Appendix C Detailed Experimental Results

Table 4 presents experimental results under various environment settings. In the table, we pose three scenarios: (I), (H), and (E). Each scenario represents difficult conditions in making accurate forecasting. (I) is a set of isolated roads, chosen by considering spatial locations and quantitative analysis results on the adjacency matrix. (H) is the hard-to-predict roads, including intersections and the roads with high traffic fluctuations. We have determined roads for (H) by visually exploring the roads (for intersections) and by selecting the roads with top 10% entropy-based time-series complexity. (E) contains roads and time with sudden events, including accidents, traffic controls, or holidays (e.g., Christmas). In the experiments, we compare the performances of three baselines with TESTAM, which are selected as a representative model for each spatial modeling method.

As shown in Table 4, TESTAM outperforms other models in non-recurring situations (i.e., (E)) and the roads that have unique spatial and topological features ((I) and (E)). Especially, TESTAM consistently proves its superiority for the roads with spatially unique features, outperforming existing models from 4% to 7% in general. Among all of three baselines, we observe that the attention-based modeling method has better encoded spatial information for most of the hard-to-predict scenarios. However, there are cases where the attention-based model fails, such as PEMS-BAY (I) or PEMS-BAY (H). From the perspective of temporal modeling, the attention-based modeling method indicates better long-term forecasting performance, while CNN- and RNN-based modeling methods are advantageous in short-term forecasting. TESTAM, in contrast, despite of its temporal modeling methods, it outperforms all the baselines in terms of both short-term and long-term forecasting cases. The results indicate that temporal information embedding and time-enhanced attention help the model to effectively transfer information from the input domain to the output domain.
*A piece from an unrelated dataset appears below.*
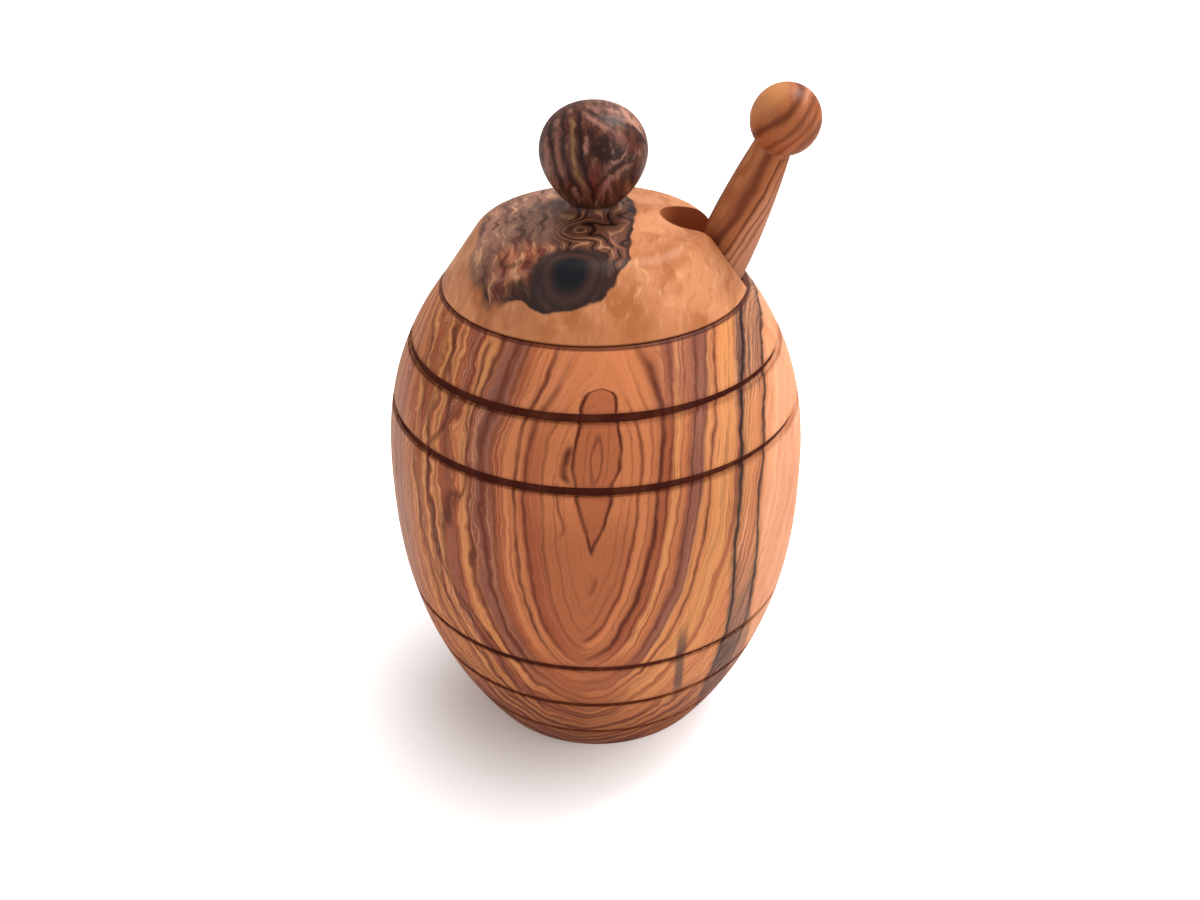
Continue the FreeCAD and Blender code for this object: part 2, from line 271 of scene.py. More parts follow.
class Finish(NodeSheet):
    """A material for one piece, with the tools that a grain is drawn with."""

    def __init__(self, name):
        self.material = bpy.data.materials.new(name)
        self.material.use_nodes = True
        super().__init__(self.material.node_tree)
        self.shader = self.nodes["Principled BSDF"]
        self.shader.inputs["Specular IOR Level"].default_value = SPECULAR

    def place(self, turn=(0, 0, 0), centre=(0, 0, 0)):
        """The wires x, y and z of a point on the piece, in millimetres from a centre."""
        spot = self.add("ShaderNodeTexCoord", output="Object")
        shifted = self.add("ShaderNodeMapping", {"vector_type": "POINT"},
                           {"Vector": spot, "Location": [-c for c in centre],
                            "Scale": (1 / MM, 1 / MM, 1 / MM)})
        turned = self.add("ShaderNodeMapping", {"vector_type": "POINT"},
                          {"Vector": shifted, "Rotation": turn})
        split = self.add("ShaderNodeSeparateXYZ", None, {0: turned})
        return [Wire(self, socket) for socket in split.socket.node.outputs]

    def noise(self, x, y, z, detail=2, rough=0.5):
        """Smooth noise from -0.5 to 0.5 over three wires, one unit to a bump."""
        spot = self.add("ShaderNodeCombineXYZ", None, {0: x, 1: y, 2: z})
        field = self.add("ShaderNodeTexNoise", {"noise_dimensions": "3D"},
                         {"Vector": spot, "Scale": 1.0, "Detail": detail, "Roughness": rough})
        return field - 0.5

    def pores(self, x, y, z):
        """Noise for the short pores, which run along z."""
        width, length = PORE_SIZE
        return self.noise(x / width, y / width, z / length, detail=1)

    def step(self, value, low, high, start, end):
        """A soft step from one number at low to another at high."""
        return self.add("ShaderNodeMapRange", {"interpolation_type": "SMOOTHSTEP"},
                        {"Value": value, "From Min": low, "From Max": high,
                         "To Min": start, "To Max": end})

    def rise(self, value, low, high):
        """A soft step from 0 at low to 1 at high."""
        return self.step(value, low, high, 0.0, 1.0)

    def fall(self, value, low, high):
        """A soft step from 1 at low to 0 at high."""
        return self.step(value, low, high, 1.0, 0.0)

    def near(self, value, place, width):
        """A soft line: 1 at a place, falling to 0 at half its width to either side."""
        return self.fall(abs(value - place), 0.0, width / 2)

    def band(self, value, low, high, soft):
        """A soft band: 1 between low and high."""
        return self.rise(value, low - soft, low + soft) * self.fall(value, high - soft, high + soft)

    def route(self, value, span, bounds, points):
        """The place of a route at a value, from points (value, place) chosen along it."""
        start, length = span[0], span[1] - span[0]
        low, width = bounds[0], bounds[1] - bounds[0]
        scaled = [((at - start) / length, (place - low) / width) for at, place in sorted(points)]
        curve = self.add("ShaderNodeFloatCurve", {"points": scaled},
                         {"Value": (value - start) / length})
        return curve * width + low

    def tones(self, value, span, stops, look):
        """A colour that follows a value through stops (value, name of a colour of the look)."""
        places = [(at / span, getattr(look, name)) for at, name in stops]
        return self.add("ShaderNodeValToRGB", {"stops": places}, {"Fac": value / span})

    def mix(self, share, first, second):
        """Mixes two colours, from all the first at a share of 0 to all the second at 1."""
        under, over = [tone if isinstance(tone, Wire) else (*tone, 1) for tone in (first, second)]
        return self.add("ShaderNodeMix", {"data_type": "RGBA"}, {0: share, 6: under, 7: over},
                        output=2)

    def coats(self, tone, *coats):
        """Lays coats of (share, colour) over a tone, one after the other."""
        for share, coat in coats:
            tone = self.mix(share, tone, coat)
        return tone

    def surface(self, tone, roughness):
        """Gives the finish its colour and its roughness."""
        self.feed(self.shader.inputs["Base Color"], tone)
        self.feed(self.shader.inputs["Roughness"], roughness)

    def relief(self, height, strength):
        """Gives the finish a shallow bump from a height."""
        bump = self.add("ShaderNodeBump", None,
                        {"Height": height, "Strength": strength, "Distance": RELIEF_DEPTH})
        self.feed(self.shader.inputs["Normal"], bump)

    def dress(self, piece):
        """Puts the finish on a piece."""
        piece.data.materials.clear()
        piece.data.materials.append(self.material)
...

C.1 Qualitative Evaluation

We perform a qualitative evaluation on TESTAM by visualizing the impact of our context-aware spatial modeling in four different types of cases: 1) hard-to-predict roads with recurring patterns; 2) isolated roads (I); 3) roads with unique traffic patterns; and 4) roads with non-recurring patterns for evaluating the event awareness of TESTAM. We use the EXPY-TKY dataset, which contains complex urban road networks with various traffic patterns.

Recurring Patterns on Hard-to-Predict Roads

With the hard-to-predict roads, we observe that previous models often fail to effectively encode the spatial and temporal correlation of the roads, as Fig. 2 shows. For example, Road 1349 is a highway entrance located near the Tokyo station that has one of the largest traffic volumes in Tokyo and accordingly has severe fluctuation in data. Because of the fluctuations and complex spatio-temporal dependencies of the roads, prior models have shown their limitations in spatial modeling. In particular, Graph-WaveNet (the green line in Fig. 2), which relies on the learnable static graph, fails to timely catch both the speed drop and rise in the red box of Fig. 2. However, GMAN and MegaCRN (the red and violet lines) properly model the ends of rush hour, but they also fail to predict the start of rush hour. Furthermore, MegaCRN exhibits noise-sensitive behavior on Dec. 14th (top-left) and 17th (bottom-right) in Fig. 2.
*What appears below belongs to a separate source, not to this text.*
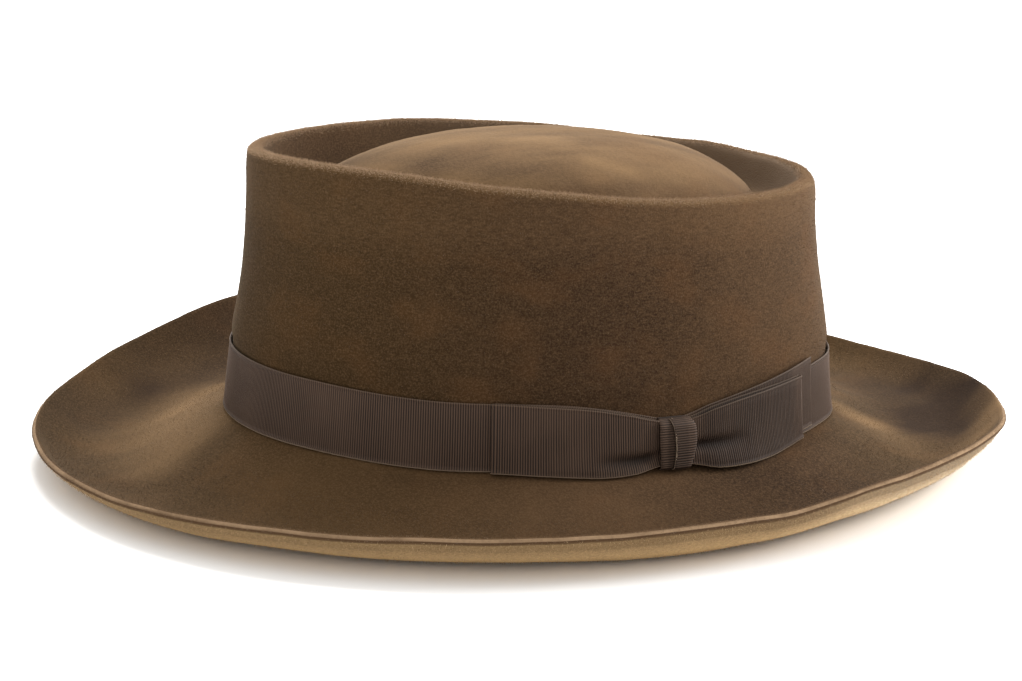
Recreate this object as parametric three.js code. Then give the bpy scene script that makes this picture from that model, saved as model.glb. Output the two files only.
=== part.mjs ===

Spatially Isolated Roads (I)

When forecasting spatially isolated roads, the model should focus on the road itself, instead of referring to the other roads, which is less informative for prediction. However, since existing models have less consideration for the importance of self-referencing, they fail to properly model rapid speed changes (e.g., noon in Fig. 3), or they become confused by information the other roads (MegaCRN at 15:00 on Dec 3rd in Fig. 3), resulting in poor forecasting. In contrast, TESTAM accurately forecasts the rapid speed changes that occurred at 3:00 and 12:00, as it enhances temporal modeling with identity experts, temporal information embedding, and a time-enhanced attention layer.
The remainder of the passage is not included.